The report maintains that the IJR would serve as "an easy but comprehensive tool" for policymakers to adopt "holistic policy frameworks" and identify "low-hanging fruit which, if tackled early on, can set off a chain reaction reformative of the whole." It would also assist donors, civil society, and the business community by offering objective data around which key stakeholders can shape their recommendations.
Claiming that this could trigger "participatory dialogues between governments and active citizens of disparate ideologies, underpinned by objective facts rather than premised in opinion", the report argues it would enhance the "chances for reforms through consensus building."
Based on publicly available data from various government bodies and the judiciary, the report finds that South Indian states—Karnataka, Andhra Pradesh, Telangana, Kerala, and Tamil Nadu—consistently outperform all 18 major states across the four key pillars of justice. In contrast, states performing worse than Gujarat include Haryana, Bihar, Rajasthan, Jharkhand, Uttarakhand, Uttar Pradesh, and West Bengal.
Police, Jails
Analysing the four pillars separately, the report finds that Gujarat’s performance remains around the 9th position for police and prisons across all four IJR assessments. However, it significantly declines in the other two pillars: in judiciary, Gujarat slips to the 14th position in 2025 from 7th in 2019, 8th in 2020, and 9th in 2022; and in legal aid, it falls to 13th in 2025 from 6th in 2019, 9th in 2020, and 3rd in 2022.
The report attributes Gujarat’s poor judicial ranking to multiple factors: per capita spending on the judiciary dropped to Rs 101—the lowest among all 18 states; the population per High Court judge is 3,836,147—the highest in India; subordinate court judges face a 31.1% vacancy rate, while the High Court staff vacancy is at 46.6%—again the highest in India.

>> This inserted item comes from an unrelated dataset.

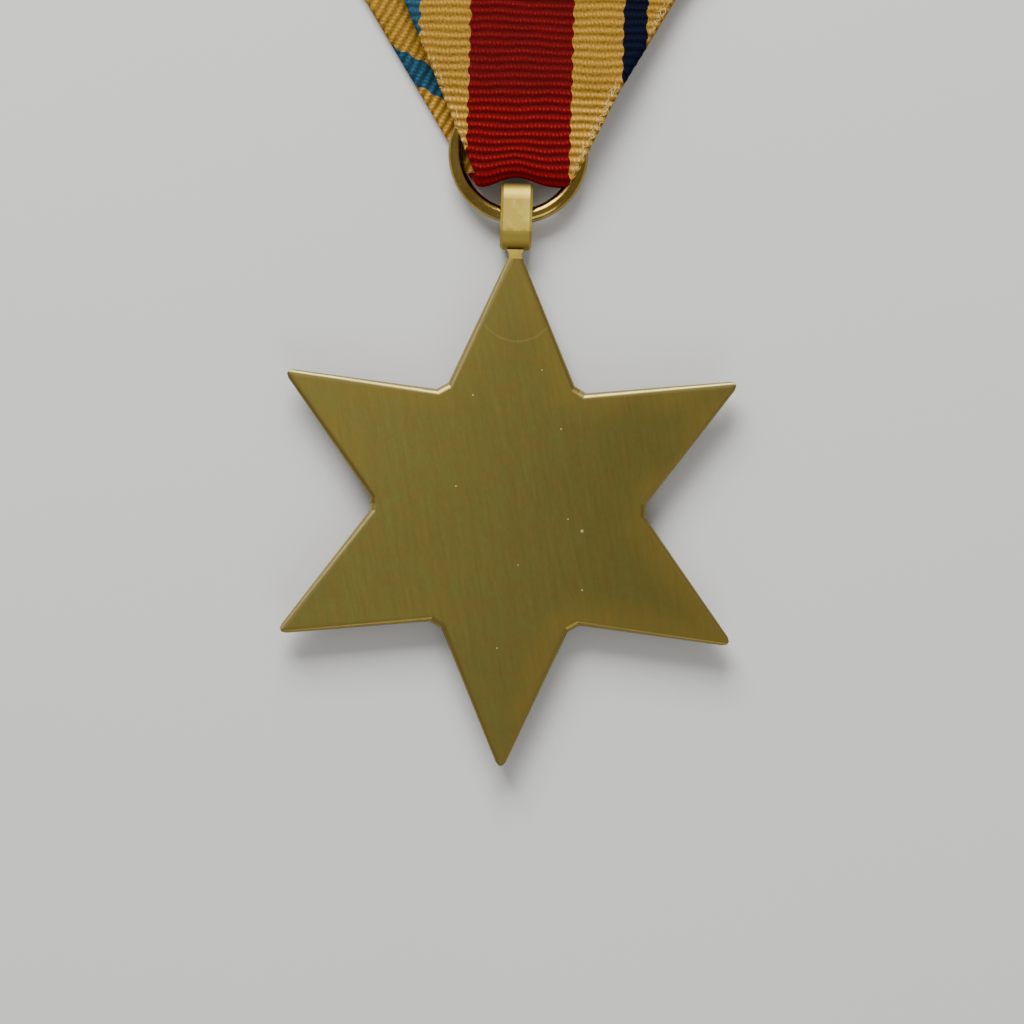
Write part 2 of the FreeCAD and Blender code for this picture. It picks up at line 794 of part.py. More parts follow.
def build_pin():
    """An eye on the rivet, a thicker collar, a straight shaft, a thinner neck and a sharp point."""
    body = new_body("brooch_pin", x=cell("hinge_place"), y=cell("pin_line"), z=cell("pin_level"))
    eye = new_sketch(body, "eye", "XZ_Plane")
    circle(eye, 0, 0, cell("eye_radius"))
    pad(body, eye, cell("eye_half_width") * 2, symmetric=True)
    stem = new_sketch(body, "stem", "XY_Plane")
    root, shaft, neck = cell("root_radius"), cell("shaft_radius"), cell("neck_radius")
    stub, collar = cell("stub_radius"), cell("root_start")
    polygon(
        stem,
        [(0.5, 0), (0.5, stub), (collar, stub), (collar + 0.05, root)]
        + [(cell("root_end") - 0.05, root), (cell("root_end"), shaft)]
        + [(cell("shaft_end"), shaft), (cell("shaft_end") + 0.05, neck), (cell("neck_end"), neck)]
        + [(cell("point_end"), 0.05), (cell("point_end"), 0)],
    )
    turn = body.newObject("PartDesign::Revolution", "pin_turn")
    turn.Profile = stem
    turn.ReferenceAxis = (stem, ["H_Axis"])
    turn.Angle = 360
    bore = new_sketch(body, "eye_bore", "XZ_Plane", cell("eye_half_width") + 1)
    circle(bore, 0, 0, cell("eye_bore"))
    pocket(body, bore, cell("eye_half_width") * 2 + 2)


def build_catch():
    """A base plate with an open hook: a floor and two lips, one of them longer."""
    place, pin = cell("catch_place"), cell("pin_line")
    top, thick = cell("bar_thickness"), cell("base_thickness")
    body = new_body("pin_catch", x=place, y=pin)
    half = cell("catch_half_length")
    slab(body, "base", Size.of(0), Size.of(0), half + 0.6, cell("base_half_width"), top, thick)
    hook = new_sketch(body, "hook", "YZ_Plane")
    gap, wall = cell("catch_gap"), cell("catch_wall")
    floor, lip, long_lip = cell("catch_floor"), cell("catch_lip"), cell("catch_long_lip")
    low, outer = top + thick / 2, gap + wall
    polygon(
        hook,
        [(-outer, low), (outer, low), (outer, long_lip), (gap + wall * 0.5, long_lip)]
        + [(gap, lip), (gap, floor), (-gap, floor), (-gap, lip), (-outer, lip)],
    )
    pad(body, hook, half * 2, symmetric=True)


build_star()
build_collar()
build_loop()
build_ring()
build_lower_ribbon()
build_turn()
build_upper_ribbon()
build_stitches()
build_bar()
build_rod()
build_hinge_block()
build_rivet()
build_pin()
build_catch()
doc.recompute()

nodes = [o for o in doc.Objects if o.TypeId == "PartDesign::Body" or o.Name == "tail_stitches"]
for item in doc.Objects:
    for state in ("Invalid", "Error"):
        if state in item.State:
            raise RuntimeError(f"{item.Name} is {state}")
for node in nodes:
    if node.Shape.isNull() or not node.Shape.isValid():
        raise RuntimeError(f"{node.Label} has no valid shape")

os.makedirs("parts", exist_ok=True)
for node in nodes:
    node.Shape.exportStep(f"parts/{node.Label}.step")
    box = node.Shape.BoundBox
    print(
        f"{node.Label}: {node.Shape.Volume:.2f} mm3, {len(node.Shape.Solids)} solid(s), "
        f"x {box.XMin:.2f}..{box.XMax:.2f}, y {box.YMin:.2f}..{box.YMax:.2f}, z {box.ZMin:.2f}..{box.ZMax:.2f}"
    )
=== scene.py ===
"""A six-pointed service star on a folded, striped ribbon and a pinned brooch bar, finished for display."""

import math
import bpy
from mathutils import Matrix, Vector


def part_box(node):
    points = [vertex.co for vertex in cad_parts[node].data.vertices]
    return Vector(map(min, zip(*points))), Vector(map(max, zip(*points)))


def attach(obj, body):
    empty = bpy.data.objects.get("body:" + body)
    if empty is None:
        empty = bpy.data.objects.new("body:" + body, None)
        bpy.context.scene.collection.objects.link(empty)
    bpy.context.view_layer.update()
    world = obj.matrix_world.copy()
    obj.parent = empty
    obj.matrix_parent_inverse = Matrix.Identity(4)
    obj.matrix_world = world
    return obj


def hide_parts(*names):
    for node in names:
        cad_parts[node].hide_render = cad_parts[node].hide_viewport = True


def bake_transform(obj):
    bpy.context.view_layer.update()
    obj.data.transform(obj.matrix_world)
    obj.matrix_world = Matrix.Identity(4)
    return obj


bl_info = {
    "name": "Service Star Medal",
    "version": (1, 0, 0),
    "blender": (4, 5, 0),
    "location": "View3D > Sidebar > Medal",
    "description": "Weaves the ribbon, sews its tail and gives the medal's metal pieces their finishes",
    "category": "Add Mesh",
}

import bpy
import numpy as np
from bpy.props import FloatProperty, FloatVectorProperty, PointerProperty
from bpy.types import Operator, Panel, PropertyGroup
from mathutils import Vector

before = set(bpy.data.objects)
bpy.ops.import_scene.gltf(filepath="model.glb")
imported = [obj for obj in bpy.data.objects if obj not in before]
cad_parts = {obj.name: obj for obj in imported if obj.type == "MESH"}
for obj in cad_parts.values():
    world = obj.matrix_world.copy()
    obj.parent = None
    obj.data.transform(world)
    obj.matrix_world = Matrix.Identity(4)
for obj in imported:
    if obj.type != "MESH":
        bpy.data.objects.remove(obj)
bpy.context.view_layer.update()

MM = 0.001

# Half the width of the flat ribbon, in millimetres.
HALF_WIDTH = 16.0

# Fold lines of the ribbon's four pleats in millimetres: (x, y) at full width and (x, y) down at the ring.
BACK_LEFT = ((-16.0, 56.3), (-3.55, 27.4))
BACK_RIGHT = ((16.0, 48.5), (4.25, 27.5))
FRONT_LEFT = ((-16.0, 47.3), (-3.55, 27.4))
FRONT_RIGHT = ((16.0, 55.0), (3.55, 27.4))

# Modelled ribbon parts that the one woven cloth stands for.
RIBBON_NODES = (
    "ribbon_back_lower",
    "ribbon_front_lower",
    "back_pleat_left",
    "back_pleat_right",
    "front_pleat_left",
    "front_pleat_right",
    "ribbon_turn",
    "ribbon_front_upper",
    "ribbon_back_upper",
    "back_pleat_upper",
    "front_pleat_upper",
    "ribbon_rod_wrap",
    "ribbon_tail",
)


# ---------------------------------------------------------------- sizes and colours


def colour(name, description, default):
    return FloatVectorProperty(
        name=name, description=description, default=default, subtype="COLOR", size=3, min=0, max=1
    )


class RibbonSettings(PropertyGroup):
    cloth: FloatProperty(
        name="Cloth",
        description="Thickness of the cloth between its ribs",
        default=0.0002,
        unit="LENGTH",
    )
    rib_pitch: FloatProperty(
        name="Rib pitch", description="Distance from rib to rib", default=0.0007, unit="LENGTH"
    )
    rib_height: FloatProperty(
        name="Rib height", description="How far a rib stands out", default=0.00005, unit="LENGTH"
    )
    warp_pitch: FloatProperty(
        name="Warp pitch", description="Distance between warp threads", default=0.00034, unit="LENGTH"
    )
    buff: colour("Buff", "Colour of the buff stripes", (0.395, 0.208, 0.024))
    red: colour("Red", "Colour of the middle stripe", (0.132, 0.0019, 0.0028))
    light_blue: colour("Light blue", "Colour of the left narrow stripe", (0.021, 0.076, 0.122))
    navy: colour("Navy", "Colour of the right narrow stripe", (0.0010, 0.0030, 0.014))
    thread: colour("Thread", "Colour of the sewing thread", (0.52, 0.38, 0.18))


class MetalSettings(PropertyGroup):
    star: colour("Star", "Brushed brass of the star", (0.192, 0.176, 0.045))
    loop: colour("Loop", "Pale brass of the loop", (0.64, 0.51, 0.115))
    ring: colour("Ring", "Polished brass of the ring", (0.31, 0.215, 0.05))
    brooch: colour("Brooch", "Satin brass of the brooch", (0.50, 0.40, 0.11))
    steel: colour("Pin", "Drawn steel of the pin", (0.56, 0.55, 0.52))
    grain_angle: FloatProperty(
        name="Grain angle",
        description="Lean of the brushed grain on the star",
        default=math.radians(-12),
        subtype="ANGLE",
    )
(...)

Regarding the legal aid category, Gujarat's low ranking, the report suggests, may stem from its Lok Adalats not only taking up "relatively few cases", but also having the lowest clearance rate in India—only 11,000 matters cleared, which amounts to just 2%. In contrast, the next better performers were Rajasthan with 3% and Maharashtra with 9%.
SHRCs
The report emphasises that Lok Adalats are a critical component of India’s legal aid framework, designed to amicably resolve disputes outside the formal court system. "These forums are meant to reduce court backlogs, promote speedy justice, and foster a culture of amicable settlement," it states.
While making few comments on individual states' performance, the report notes, "The number of people served by an urban police station varies vastly—from 8,500 in a small state like Arunachal to 2.8 lakh in Gujarat."
As for social justice in police recruitment, the report observes that, nationally, "fulfilling Scheduled Caste (SC) quotas lags behind meeting Scheduled Tribes (ST) and Other Backward Classes (OBC) quotas." It adds, "Only four states—Gujarat, Manipur, Karnataka, and Himachal Pradesh—met their SC quotas at both officer and constabulary levels."
Regarding State Citizen Portals, intended to enhance public engagement with law enforcement by offering services such as FIR registration, complaint submission, and cybercrime reporting, the report laments, "no state portal offered the complete suite of mandated services." However, it acknowledges that "Gujarat and Uttar Pradesh stand out for providing 90 per cent of the services," and that "Gujarat and Sikkim maintain well-updated and user-friendly websites."